- Stated goal -
In the data below, find the line containing "obj.data.transform(world)"; reproduce that line and all subsequent lines exactly, and nothing else.

==== Material ====

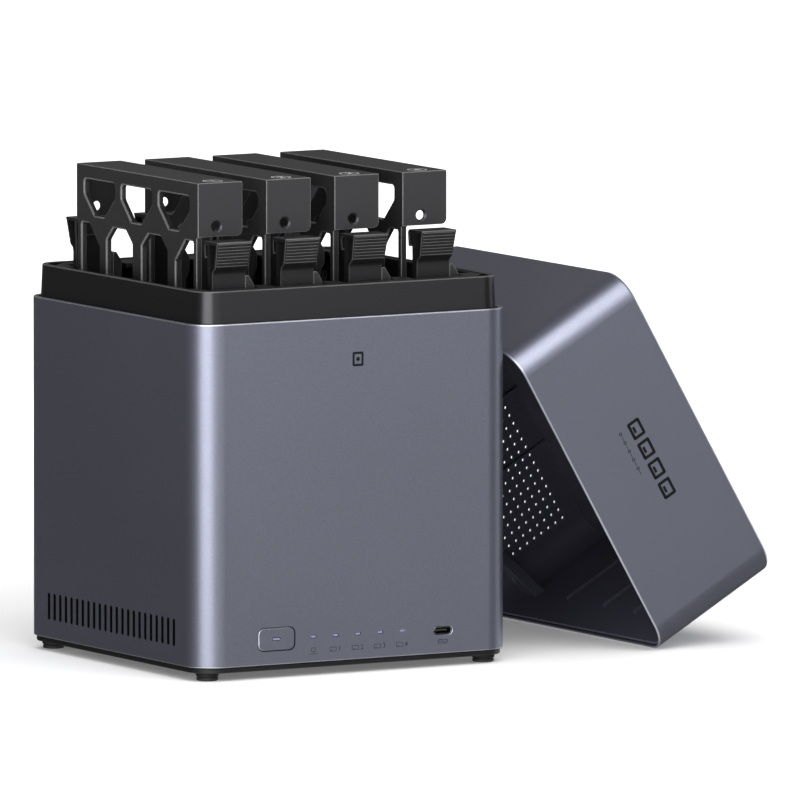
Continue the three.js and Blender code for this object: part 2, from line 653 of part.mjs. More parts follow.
function portSolid({ x, width, height, depth, mouth, mouthDrop = 0, tongue, round, pin }) {
  const bottom = MAIN_BOARD_TOP + GAP;
  const back = PORT_FACE - depth;
  const z = bottom + height / 2 - mouthDrop;
  let body = box(x - width / 2, x + width / 2, back, PORT_FACE, bottom, bottom + height);
  if (mouth) {
    const [w, h, d] = mouth;
    body = body.subtract(box(x - w / 2, x + w / 2, PORT_FACE - d, PORT_FACE + 1, z - h / 2, z + h / 2));
  }
  if (tongue) {
    const [w, h] = tongue;
    const y0 = back + 0.5;
    body = body.add(box(x - w / 2, x + w / 2, y0, PORT_FACE - 1.5, z + 0.2, z + 0.2 + h));
  }
  if (round) {
    body = body.subtract(rod(round, 1, [x, PORT_FACE - 10, z], [x, PORT_FACE + 1, z], 20));
    body = body.add(rod(pin, 1, [x, back + 1, z], [x, PORT_FACE - 1, z], 10));
  }
  return body;
}

function portPlateSolid() {
  const plateShape = roundedRect(PLATE_HALF_X, PLATE_HALF_Z, 2.7, 0, PLATE_Z);
  const plate = prismY(plateShape, SHELL_INNER - 1.2, PORT_FACE);
  const bottom = MAIN_BOARD_TOP + GAP;
  const holes = Object.values(rearPorts).map(({ x, width, height }) => box(
    x - width / 2 - GAP, x + width / 2 + GAP, 70, 80, bottom - GAP, bottom + height + GAP,
  ));
  return cut(plate, ...holes);
}

// ---- Lid: a metal shell over a plastic liner, drawn standing on its rim ----

function lidShellSolid() {
  const inner = LID_HALF - LID_WALL;
  return cut(
    prismZ(roundedRect(LID_HALF, LID_HALF, LID_RADIUS), 0, LID_HEIGHT),
    prismZ(roundedRect(inner, inner, LID_RADIUS - LID_WALL), -1, LID_HEIGHT - LID_WALL),
  );
}

function lidLinerSolid() {
  const outer = LID_HALF - LID_WALL - GAP;
  const inner = outer - LINER_WALL;
  const outerRadius = LID_RADIUS - LID_WALL - GAP;
  const ceiling = LID_HEIGHT - LID_WALL - GAP - LINER_WALL;
  const skin = cut(
    prismZ(roundedRect(outer, outer, outerRadius), LINER_BOTTOM, ceiling + LINER_WALL),
    prismZ(roundedRect(inner, inner, outerRadius - LINER_WALL), 0, ceiling),
  );

  // Stiffening ribs: inside the rear wall and inside both side walls.
  const reach = 1.5;
  const rearRibs = [-31, -3, 25].map((x) => (
    box(x - 0.6, x + 0.6, inner - reach, inner + 0.4, 34, ceiling + 0.4)
  ));
  const sideRibs = [-26, 0.6, 31.5].flatMap((y) => [-1, 1].map((side) => {
    const [near, far] = [side * (inner - reach), side * (inner + 0.4)];
    return box(Math.min(near, far), Math.max(near, far), y - 0.6, y + 0.6, 17, ceiling + 0.4);
  }));

  // A web across each corner holds a magnet, which faces the frame's catch.
  const limit = prismZ(roundedRect(outer - 0.4, outer - 0.4, outerRadius - 0.4), 0, ceiling);
  const webs = cornerTriangles(131 - outer, outer).map((shape) => prismZ(shape, 15, 20).intersect(limit));
  const pockets = corners(MAGNET_XY, MAGNET_XY).map(([x, y]) => (
    upright(x, y, MAGNET_RADIUS + GAP, 14, 17.6, 8)
  ));
  return cut(join(skin, ...rearRibs, ...sideRibs, ...webs), ...pockets);
}

function discSolid(radius, thick) {
  return upright(0, 0, radius, 0, thick, 8);
}

// ---- Assembly ----

const body = new THREE.Group();

body.add(
  meshOf("outer_shell", shellSolid(), "shell"),
  meshOf("top_frame", frameSolid(), "frame"),
  meshOf("base_plate", baseSolid(), "base"),
  meshOf("drive_cage", cageSolid(), "cage"),
  meshOf("backplane_board", backplaneSolid(), "board"),
  meshOf("main_board", mainBoardSolid(), "board"),
  meshOf("heat_sink", heatSinkSolid(), "sink"),
  meshOf("fan_frame", fanFrameSolid(), "fan"),
  meshOf("fan_rotor", fanRotorSolid(), "fan"),
  meshOf("power_button", buttonSolid(), "shell"),
  meshOf("status_light_guide", lightGuideSolid(), "light"),
  meshOf("front_data_port", frontPortSolid(), "steel"),
  meshOf("rear_port_plate", portPlateSolid(), "base"),
);

const buttonLight = roundedRect(1.75, 0.5, 0.3, BUTTON_X, CONTROL_Z);
body.add(meshOf("button_light", prismY(buttonLight, -BODY_HALF + 0.1, -SHELL_INNER + 0.9, 2), "light"));

const buttonSwitch = box(BUTTON_X - 3, BUTTON_X + 3, -68.8, -64, MAIN_BOARD_TOP + GAP, 22.6);
body.add(meshOf("button_switch", buttonSwitch, "connector"));

for (const [name, port] of Object.entries(rearPorts)) {
  body.add(meshOf(name, portSolid(port), name === "power_inlet" ? "connector" : "steel"));
}

const footNames = ["front_left", "front_right", "rear_right", "rear_left"];
corners(FOOT_X, FOOT_Y).forEach(([x, y], i) => {
  const foot = meshOf(`foot_${footNames[i]}`, footSolid(), "foot");
  foot.position.set(x, y, 0);
  body.add(foot);
});
corners(CAGE_LEG_X, CAGE_LEG_Y).forEach(([x, y], i) => {
  const screw = meshOf(`base_screw_${footNames[i]}`, screwSolid(), "steel");
  screw.position.set(x, y, 0);
  body.add(screw);
});
corners(MAGNET_XY, MAGNET_XY).forEach(([x, y], i) => {
  const plate = meshOf(`frame_catch_${footNames[i]}`, discSolid(MAGNET_RADIUS, 1.6), "steel");
  plate.position.set(x, y, 162.3 + GAP);
  body.add(plate);
});

for (const bay of bays()) {
  const number = bay + 1;
  const connector = meshOf(`drive_connector_${number}`, driveConnectorSolid(), "connector");
  connector.position.set(trayX(bay) + 7.6, -18, 0);
  const slot = new THREE.Group();
  slot.position.x = trayX(bay);
  slot.add(meshOf(`tray_${number}`, traySolid(), "tray"));
  [["front", 0], ["rear", Math.PI]].forEach(([end, turn]) => {
    const latch = meshOf(`latch_${end}_${number}`, latchSolid(), "latch");
    latch.position.x = LATCH_X;
    latch.rotation.z = turn;
    slot.add(latch);
  });
  body.add(connector, slot);
}

// The lid leans with its left rim edge against the body and its right rim edge on the floor.
const lid = new THREE.Group();
lid.rotation.y = Math.PI / 2 - LID_LEAN;
lid.position.set(
  BODY_HALF + GAP + LID_HALF * Math.sin(LID_LEAN), LID_Y, LID_HALF * Math.cos(LID_LEAN),
);
lid.add(meshOf("lid_shell", lidShellSolid(), "shell"), meshOf("lid_liner", lidLinerSolid(), "liner"));
corners(MAGNET_XY, MAGNET_XY).forEach(([x, y], i) => {
  const magnet = meshOf(`lid_magnet_${footNames[i]}`, discSolid(MAGNET_RADIUS, 2), "steel");
  magnet.position.set(x, y, 15.3);
  lid.add(magnet);
});

const enclosure = new THREE.Group();
const lidFarX = lid.position.x + LID_HALF * Math.sin(LID_LEAN) + LID_HEIGHT * Math.cos(LID_LEAN);
const scene = new THREE.Group();
enclosure.add(body, lid);
enclosure.position.x = (BODY_HALF - lidFarX) / 2;
scene.add(enclosure);

export default scene;
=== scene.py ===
"""Looks of a four-bay network storage enclosure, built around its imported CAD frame."""

import math

import bmesh
import bpy
from mathutils import Matrix, Vector


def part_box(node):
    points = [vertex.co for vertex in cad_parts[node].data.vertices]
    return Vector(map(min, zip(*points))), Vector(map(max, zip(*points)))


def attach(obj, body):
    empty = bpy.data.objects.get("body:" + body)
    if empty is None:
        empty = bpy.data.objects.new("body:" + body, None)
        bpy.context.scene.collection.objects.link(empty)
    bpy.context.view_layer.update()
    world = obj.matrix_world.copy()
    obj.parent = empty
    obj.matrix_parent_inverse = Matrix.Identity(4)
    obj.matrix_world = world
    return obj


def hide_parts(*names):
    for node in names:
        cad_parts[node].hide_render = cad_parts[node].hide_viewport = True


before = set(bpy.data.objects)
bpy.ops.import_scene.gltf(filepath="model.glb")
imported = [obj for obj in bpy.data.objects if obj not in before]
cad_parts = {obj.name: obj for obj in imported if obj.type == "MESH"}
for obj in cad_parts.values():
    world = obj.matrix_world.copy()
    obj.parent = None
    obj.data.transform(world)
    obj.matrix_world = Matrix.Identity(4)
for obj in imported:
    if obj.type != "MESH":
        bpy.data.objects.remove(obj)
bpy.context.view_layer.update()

# ---- Frames of reference: meshes are drawn in millimetres and placed by one of these ----

MM = Matrix.Scale(0.001, 4)
shell_lo, shell_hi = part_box("outer_shell")
lid_lo, lid_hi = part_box("lid_shell")
CENTRE = Vector(((shell_lo.x + shell_hi.x) / 2, (shell_lo.y + shell_hi.y) / 2, 0))
BODY = Matrix.Translation(CENTRE) @ MM

LEAN = math.radians(30.1)  # the lid's rim plane, from the vertical
LEAN_X = 77.8  # where the rim's upper edge leans, just off the body's side
LID_HALF, LID_HEIGHT = 77.0, 63.6
LID = (
    Matrix.Translation((
        CENTRE.x + (LEAN_X + LID_HALF * math.sin(LEAN)) / 1000,
        (lid_lo.y + lid_hi.y) / 2,
        LID_HALF * math.cos(LEAN) / 1000,
    ))
    @ Matrix.Rotation(math.pi / 2 - LEAN, 4, "Y")
    @ MM
)


def bay_frame(bay):
    """Frame of one tray: x from its left face, y and z as in the body."""
    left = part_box(f"tray_{bay}")[0].x
    return Matrix.Translation((left, CENTRE.y, 0)) @ MM


# ---- Outlines ----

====

- Result of this exercise -
    obj.data.transform(world)
    obj.matrix_world = Matrix.Identity(4)
for obj in imported:
    if obj.type != "MESH":
        bpy.data.objects.remove(obj)
bpy.context.view_layer.update()

# ---- Frames of reference: meshes are drawn in millimetres and placed by one of these ----

MM = Matrix.Scale(0.001, 4)
shell_lo, shell_hi = part_box("outer_shell")
lid_lo, lid_hi = part_box("lid_shell")
CENTRE = Vector(((shell_lo.x + shell_hi.x) / 2, (shell_lo.y + shell_hi.y) / 2, 0))
BODY = Matrix.Translation(CENTRE) @ MM

LEAN = math.radians(30.1)  # the lid's rim plane, from the vertical
LEAN_X = 77.8  # where the rim's upper edge leans, just off the body's side
LID_HALF, LID_HEIGHT = 77.0, 63.6
LID = (
    Matrix.Translation((
        CENTRE.x + (LEAN_X + LID_HALF * math.sin(LEAN)) / 1000,
        (lid_lo.y + lid_hi.y) / 2,
        LID_HALF * math.cos(LEAN) / 1000,
    ))
    @ Matrix.Rotation(math.pi / 2 - LEAN, 4, "Y")
    @ MM
)


def bay_frame(bay):
    """Frame of one tray: x from its left face, y and z as in the body."""
    left = part_box(f"tray_{bay}")[0].x
    return Matrix.Translation((left, CENTRE.y, 0)) @ MM


# ---- Outlines ----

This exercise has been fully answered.